Korea Research Institute for Strategy senior researcher Moon Seong-mook said Seoul’s analysis was based on the general view that acquiring such technology takes between two to seven years, and eight years have passed since Pyongyang conducted its first nuclear test.
“Seoul produced the latest analysis as its defense ministry always needs to prepare for the worst-case scenario,” Moon said. “I believe South Korea and the U.S. both agreed that rigorous verification is further necessary to exactly assess the North’s nuclear capability.”
He added that Washington’s assessment could be seen as being in line with its position not to recognize the North as a nuclear state.
Kim Dae-young, a senior research fellow at the Korea Defense and Security Forum, sided more with Seoul’s position, saying, “The North’s successful development of nuclear-tipped missiles is merely a question of time.”
Even if it were not now, the isolated state would succeed in a few years if it has acquired the necessary technology, he noted.
“Those countries that have developed nuclear weapons have all taken a similar path,” he said.
North Korea conducted three underground nuclear tests in 2006, 2009 and 2013.
Meanwhile, the website 38 North, run by the U.S.-Korea Institute at the Johns Hopkins School of Advanced International Studies, said Thursday that the secretive state appeared to be trying to modify submarines that could launch missiles vertically.
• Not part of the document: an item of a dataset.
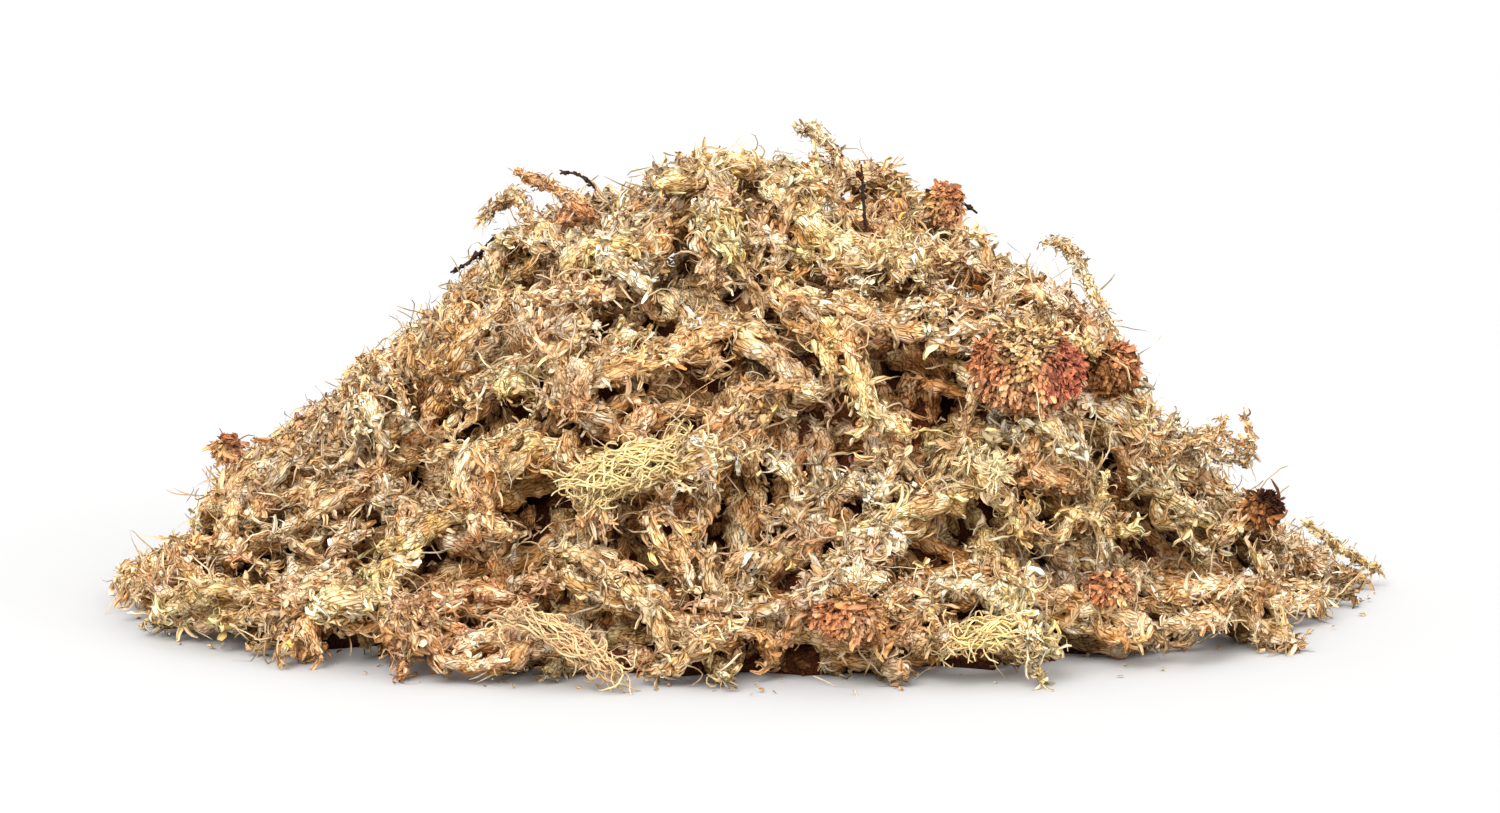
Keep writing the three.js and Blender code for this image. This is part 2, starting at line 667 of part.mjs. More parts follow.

The website warned that such hard-to-detect, missile-capable submarines would pose a significant threat to South Korea.
The think tank said it reached the assessment based on commercial satellite imagery taken of the Sinpo South Shipyard on the east coast between July and December.
“North Korea's development of a submarine-launched missile capability would eventually expand Pyongyang’s threat to South Korea, Japan and U.S. bases in East Asia, also complicating regional missile defense planning, deployment and operations,” the website said.